ZFS scrubs verify that every block matches its checksum, but they can't judge whether the logic of ZFS's internal allocation maps (space maps) is sound. A scrub will catch a space map that's been corrupted on disk, but if a software bug writes a space map that's wrong yet still has a valid checksum, the scrub sees nothing amiss.
ZFS doesn't decrypt or decompress data blocks during a scrub. Logical corruption arising from native encryption bugs or compression anomalies stays completely hidden during a scrub, only surfacing when an application actually tries to decompress or decrypt the data.

Teamwork Makes the Dream Work

You can deduce some very important things by having data from both SMART and ZFS and using them to flush out false positives and breaks in your chain. For example, when zpool status shows CKSUM/READ/WRITE errors, correlate before you conclude. If SMART is clean but ZFS errors climb, suspect the cable, backplane, HBA, or PSU first. Reseat or replace the transport path before condemning the drive. If SMART shows reallocations, pending sectors, or uncorrectables, replace the drive.

What You Should Do

Passive SMART monitoring and alerting is automatic on TrueNAS. The recurring self-tests are no longer scheduled for you and since those full-surface scans are what proactively catch bad sectors, you'll want to set them up yourself. Options include a cron job calling smartctl, the unsupported one-liner midclt call disk.smart_test {SHORT|LONG} '["*"]', or an app like Scrutiny from the TrueNAS apps catalog. Aim for daily short tests and weekly or monthly long tests.

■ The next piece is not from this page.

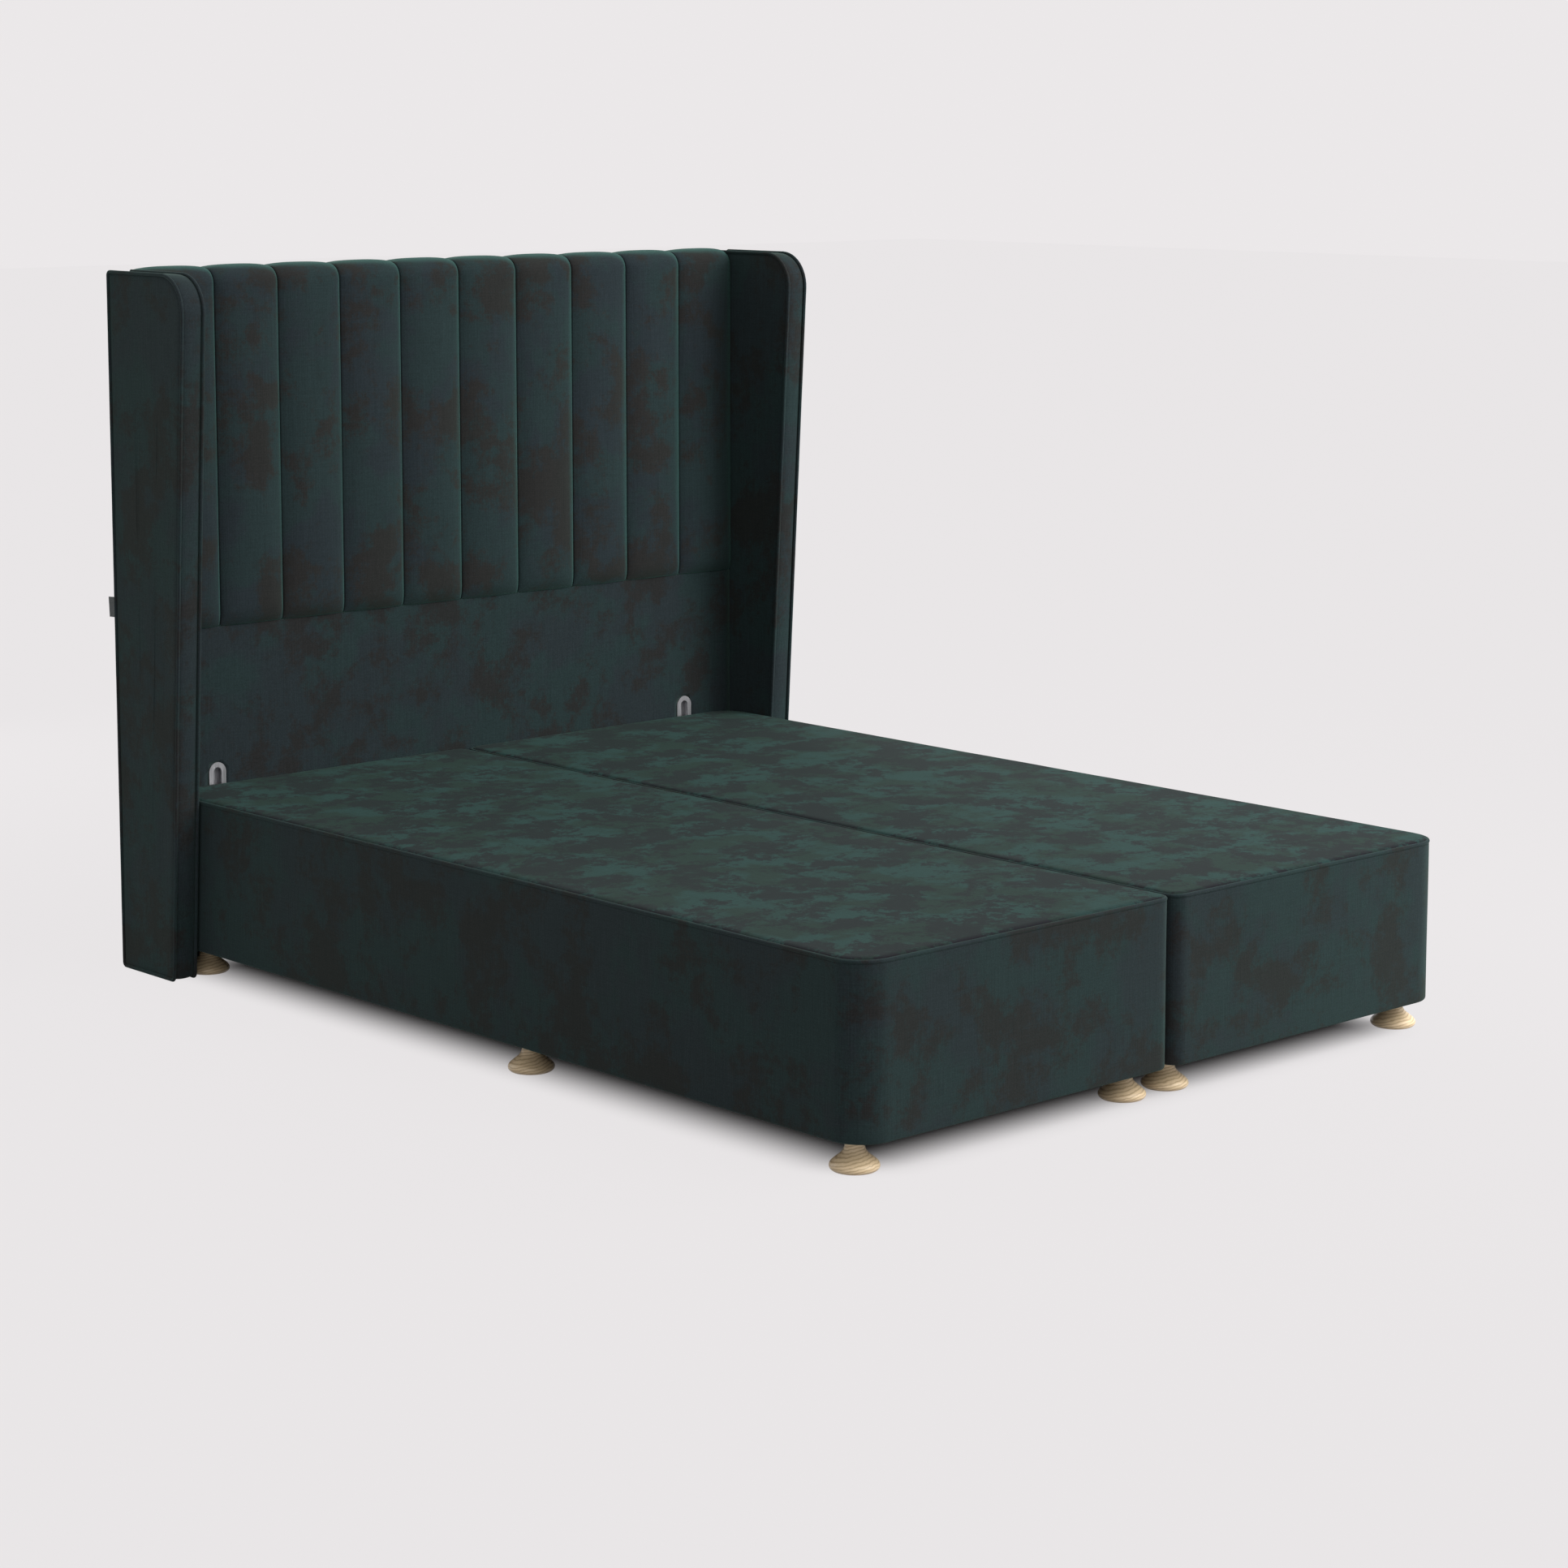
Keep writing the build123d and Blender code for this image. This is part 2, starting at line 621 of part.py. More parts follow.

On the ZFS side, make sure scrubs are scheduled for your pools to run weekly or monthly during quiet hours. Don't run a long SMART test and a scrub (or resilver) at the same time; SMART self-tests can take disks offline and you don't want them colliding.

If you get a SMART warning, don't dismiss it out of hand, but cross-check zpool status to decide whether it's a genuinely failing drive or a transport issue masquerading as one. And most importantly: have backups. Drives die, and ZFS isn't a magic bullet. There is no substitute for a 3-2-1 backup architecture.